Numerical simulation of process analysis and sensitivity analysis of factors influencing liquid hydrogen release in open spaces

Hydrogen is considered an ideal clean energy and is expected to gradually replace fossil fuels. Among the methods of hydrogen storage and transportation, liquid hydrogen storage offers the advantages of high energy density, safety at low temperatures, and the absence of high-pressure equipment, making it the most suitable method in many scenarios. However, in the event of an accidental liquid hydrogen leak, it will rapidly evaporate in large quantities, potentially causing significant hazards. A research project based on the open-source computational fluid dynamics (CFD) code, OpenFOAM, has been initiated for this purpose. The validity of the numerical model was confirmed by comparing it with NASA's large-scale liquid hydrogen release experiments conducted in open spaces, specifically through comparisons of hydrogen concentration contours and data collected by sensors. The deviations between the simulation results and the experimental data were within an acceptable range.
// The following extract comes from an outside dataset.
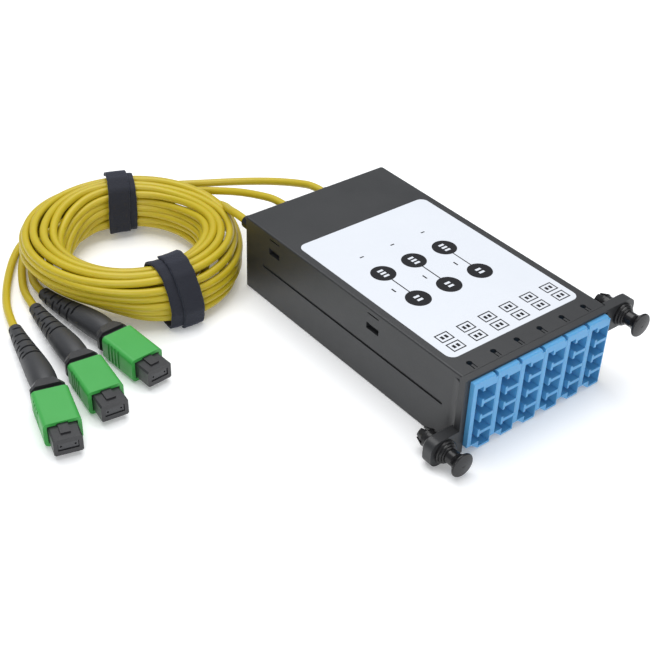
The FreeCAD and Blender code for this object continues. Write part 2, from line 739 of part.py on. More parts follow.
def connector_coupling():
    end = coupling_start + coupling_length
    outer = block_x(coupling_start, end, coupling_width, coupling_height)
    long_edges = [e for e in outer.Edges if abs(e.tangentAt(e.FirstParameter).x) > 0.9]
    outer = outer.makeFillet(coupling_corner, long_edges)
    bore = block_x(coupling_start - 1, end + 1, housing_width + 2 * coupling_gap,
                   housing_height + 2 * coupling_gap)
    key_way = box(end - 4 - coupling_gap * 5, end + 1, -key_width / 2 - coupling_gap, key_width / 2 + coupling_gap,
                  0, housing_height / 2 + key_height + coupling_gap)
    grips = []
    for side in (-1, 1):
        low, high = sorted((side * (coupling_width / 2 - grip_depth), side * (coupling_width / 2 + 1)))
        for number in range(grip_count):
            start = coupling_start + grip_start + number * grip_pitch
            grips.append(box(start, start + grip_pitch / 2, low, high,
                             -coupling_height / 2 - 1, coupling_height / 2 + 1))
    return outer.cut([bore, key_way] + grips).removeSplitter()


def boot_profile():
    """Distance behind the shoulder and radius, for each section of the boot."""
    length_slotted = slot_pairs * slot_pitch
    total = boot_plain + length_slotted
    sections = [(0.0, boot_radius), (boot_plain, boot_radius)]
    for number in range(1, slot_pairs + 1):
        share = number / slot_pairs
        sections.append((boot_plain + number * slot_pitch, boot_radius + (boot_thin_radius - boot_radius) * share))
    return sections, total


def level_direction(heading):
    return V(math.cos(math.radians(heading)), math.sin(math.radians(heading)), 0)


def boot_place(shoulder, heading, thin_end, end_heading, along, total):
    """Point and direction on the gentle curve from the shoulder to the thin end."""
    start = from_corner(shoulder, connector_level)
    end = from_corner(thin_end, boot_end_level)
    leave = start - level_direction(heading) * (total / 3)
    arrive = end + level_direction(end_heading) * (total / 3)
    t = along / total
    point = start * (1 - t) ** 3 + leave * (3 * t * (1 - t) ** 2) + arrive * (3 * t ** 2 * (1 - t)) + end * t ** 3
    tangent = ((leave - start) * (1 - t) ** 2 + (arrive - leave) * (2 * t * (1 - t)) + (end - arrive) * t ** 2)
    return point, tangent.normalize()


def boot_slot(point, tangent, radius, upright):
    """Two slots of one pair: from above and below, or from the two sides."""
    across = tangent.cross(Z_AXIS).normalize()
    away = V(Z_AXIS) if upright else across
    wide = across if upright else V(Z_AXIS)
    cutters = []
    for side in (-1, 1):
        start = point + away * (side * (cable_diameter / 2 + slot_wall))
        reach = away * (side * (radius + 1))
        corner = start - wide * (radius + 1) - tangent * (slot_width / 2)
        outline = [corner, corner + wide * (2 * radius + 2),
                   corner + wide * (2 * radius + 2) + reach, corner + reach]
        cutters.append(prism(outline, tangent * slot_width))
    return cutters


def connector_boot(shoulder, heading, thin_end, end_heading):
    """A tapering sleeve round the cable that its slots let bend."""
    sections, total = boot_profile()
    ends = (shoulder, heading, thin_end, end_heading)
    wires = []
    for along, radius in sections:
        point, tangent = boot_place(*ends, along, total)
        wires.append(Part.Wire(Part.makeCircle(radius, point, tangent)))
    boot = Part.makeLoft(wires, True, False)
    cutters = []
    for number in range(slot_pairs):
        along = boot_plain + (number + 0.35) * slot_pitch
        share = (along - boot_plain) / (total - boot_plain)
        radius = boot_radius + (boot_thin_radius - boot_radius) * share
        for offset, upright in ((0.0, True), (slot_pitch / 2, False)):
            point, tangent = boot_place(*ends, min(along + offset, total - slot_width), total)
            cutters.extend(boot_slot(point, tangent, radius, upright))
    return boot.cut(cutters)


def place_connector(shape, shoulder, heading):
    moved = shape.copy()
    moved.rotate(V(0, 0, 0), Z_AXIS, heading)
    return moved.translated(from_corner(shoulder, connector_level))


def lead_points(number):
    """Straight out of the gland, then round to the coil."""
    mouth = gland_places()[number] + Y_AXIS * gland_reach
    return [mouth, mouth + Y_AXIS * lead_start] + [from_corner(p) for p in lead_routes[number]]


def tail_points(number):
    """From the coil to the thin end of a boot."""
    thin_end, end_heading = connectors[number][3:5]
    mouth = from_corner(thin_end, boot_end_level)
    return [from_corner(p) for p in tail_routes[number]] + [mouth - level_direction(end_heading) * tail_end, mouth]


# ---- build every part and write it ----
parts = {"base_tray": base_tray(), "top_cover": top_cover(), "label": label_sheet()}
for number in range(adapter_count):
    parts["adapter_%d" % (number + 1)] = port_adapter(number)
    parts["inner_plugs_%d" % (number + 1)] = inner_plugs(number)
parts["alignment_sleeves"] = alignment_sleeves()
for number, spot in enumerate(gland_places()):
    parts["cable_gland_%d" % (number + 1)] = gland(spot)
    parts["fanout_%d" % (number + 1)] = fanout(number)
for word, sign in (("left", -1), ("right", 1)):
    parts["grommet_" + word] = grommet(sign)
    parts["plunger_" + word] = plunger(sign)
parts["cable_coil"] = cable_coil()
for strap_name in strap_angles:
    parts[strap_name] = strap(strap_name)
for number in range(gland_count):
    parts["cable_lead_%d" % (number + 1)] = cable_tube(lead_points(number), "lead %d" % (number + 1))
    parts["cable_tail_%d" % (number + 1)] = cable_tube(tail_points(number), "tail %d" % (number + 1))
for number, shoulder_spot, heading_angle, thin_spot, end_angle in connectors:
    stem = "connector_%d_" % number
    for piece, maker in (("shoulder", connector_shoulder), ("housing", connector_housing),
                         ("ferrule", connector_ferrule), ("coupling", connector_coupling)):
        parts[stem + piece] = place_connector(maker(), shoulder_spot, heading_angle)
    parts[stem + "boot"] = connector_boot(shoulder_spot, heading_angle, thin_spot, end_angle)

os.makedirs("parts", exist_ok=True)
to_origin = V(0, -body_depth / 2, 0)
for node, shape in parts.items():
    shape.translated(to_origin).exportStep("parts/%s.step" % node)
print(len(parts), "parts written")
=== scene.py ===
import bpy
import bmesh
import math
from mathutils import Matrix, Vector


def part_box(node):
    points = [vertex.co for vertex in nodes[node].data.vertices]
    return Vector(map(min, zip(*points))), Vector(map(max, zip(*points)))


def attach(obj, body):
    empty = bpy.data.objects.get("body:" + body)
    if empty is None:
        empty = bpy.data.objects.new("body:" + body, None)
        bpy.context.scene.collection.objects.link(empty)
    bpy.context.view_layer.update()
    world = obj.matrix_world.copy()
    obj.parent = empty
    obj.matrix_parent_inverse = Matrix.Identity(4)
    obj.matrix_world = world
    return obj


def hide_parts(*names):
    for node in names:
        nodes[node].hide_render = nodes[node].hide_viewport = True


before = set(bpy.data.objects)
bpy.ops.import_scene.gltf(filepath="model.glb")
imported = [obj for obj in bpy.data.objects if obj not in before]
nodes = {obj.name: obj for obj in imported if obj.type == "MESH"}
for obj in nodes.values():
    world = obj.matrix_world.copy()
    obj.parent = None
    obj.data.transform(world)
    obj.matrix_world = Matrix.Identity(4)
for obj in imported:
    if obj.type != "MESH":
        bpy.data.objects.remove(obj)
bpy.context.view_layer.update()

# ---- Studio ----
# A pale table top under one soft overhead light, with weaker fills from the left and from the
# front right, and a camera that looks down on the left corner of the ports.
MM = 0.001


def principled(name, colour, roughness):
    """A material with its Principled shader, its node tree and an object coordinate."""
    material = bpy.data.materials.new(name)
    material.use_nodes = True
    tree = material.node_tree
    shader = tree.nodes["Principled BSDF"]
    shader.inputs["Base Color"].default_value = (*colour, 1)
    shader.inputs["Roughness"].default_value = roughness
    place = tree.nodes.new("ShaderNodeTexCoord").outputs["Object"]
    return material, tree, shader, place


table_material, tree, shader, place = principled("pale_table", (0.93, 0.935, 0.94), 0.6)
shader.inputs["Emission Color"].default_value = (1, 1, 1, 1)
shader.inputs["Emission Strength"].default_value = 0.14
mottle = tree.nodes.new("ShaderNodeTexNoise")
mottle.inputs["Scale"].default_value = 6
tone = tree.nodes.new("ShaderNodeValToRGB")
tone.color_ramp.elements[0].color = (0.92, 0.925, 0.93, 1)
tone.color_ramp.elements[1].color = (0.95, 0.955, 0.96, 1)
tree.links.new(place, mottle.inputs["Vector"])
tree.links.new(mottle.outputs["Fac"], tone.inputs["Fac"])
tree.links.new(tone.outputs["Color"], shader.inputs["Base Color"])
table_mesh = bpy.data.meshes.new("table_top")
table_reach, table_level = 4.0, -0.0003
table_mesh.from_pydata([(-table_reach, -table_reach, table_level), (table_reach, -table_reach, table_level),
                        (table_reach, table_reach, table_level), (-table_reach, table_reach, table_level)],
                       [], [(0, 1, 2, 3)])
table_mesh.materials.append(table_material)
table_top = bpy.data.objects.new("table_top", table_mesh)
bpy.context.collection.objects.link(table_top)

world = bpy.data.worlds.new("studio")
bpy.context.scene.world = world
world.use_nodes = True
world.node_tree.nodes["Background"].inputs["Color"].default_value = (0.93, 0.96, 1.0, 1)
world.node_tree.nodes["Background"].inputs["Strength"].default_value = 0.38

light_aim = Vector((-0.03, 0.02, 0.0))
for light_name, spot, size, watts in (("overhead", (0.05, 0.25, 0.9), 0.9, 8.6),
                                      ("left_fill", (-0.8, -0.6, 0.45), 0.5, 3.2),
                                      ("front_fill", (0.35, -0.95, 0.45), 0.6, 2.4)):
    light = bpy.data.lights.new(light_name, "AREA")
    light.size = size
    light.energy = watts
    lamp = bpy.data.objects.new(light_name, light)
    lamp.location = spot
    lamp.rotation_euler = (light_aim - lamp.location).to_track_quat("-Z", "Y").to_euler()
    bpy.context.collection.objects.link(lamp)

# The spot that the camera looks at, in millimetres, and its distance from there, in metres.
camera_aim, camera_distance = Vector((-40.09, 1.25, 18.14)), 0.40785
azimuth, elevation, roll = (math.radians(angle) for angle in (-39.26, 36.32, 2.17))
back = Vector((math.sin(azimuth) * math.cos(elevation), -math.cos(azimuth) * math.cos(elevation),
               math.sin(elevation)))
level = Vector((0, 0, 1)).cross(back).normalized()
upright = back.cross(level)
right = level * math.cos(roll) + upright * math.sin(roll)
top = upright * math.cos(roll) - level * math.sin(roll)
lens = bpy.data.cameras.new("camera")
lens.lens = 67.2
lens.sensor_width = 36
lens.clip_start = 0.01
camera = bpy.data.objects.new("camera", lens)
camera.matrix_world = Matrix.Translation(camera_aim * MM + back * camera_distance) \
    @ Matrix((right, top, back)).transposed().to_4x4()
bpy.context.collection.objects.link(camera)
bpy.context.scene.camera = camera
bpy.context.scene.view_settings.view_transform = "Standard"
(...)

The effects of atmospheric wind speed, ground type, atmospheric pressure, temperature, and release duration on the liquid hydrogen release process were analyzed. The changes in hydrogen concentration, the maximum movement distance of the hydrogen cloud, and the volume of the hydrogen cloud over time were analyzed and compared under different conditions. Finally, the impact of these factors on liquid hydrogen release within their possible natural ranges was compared. It was found that under natural conditions, atmospheric wind speed and release duration significantly affect liquid hydrogen release more than other factors. When atmospheric wind speed is high, more attention should be paid to preventing leaks, as the potential hazard downwind is enormous. In the event of a leak, it should be stopped as soon as possible to minimize the release duration.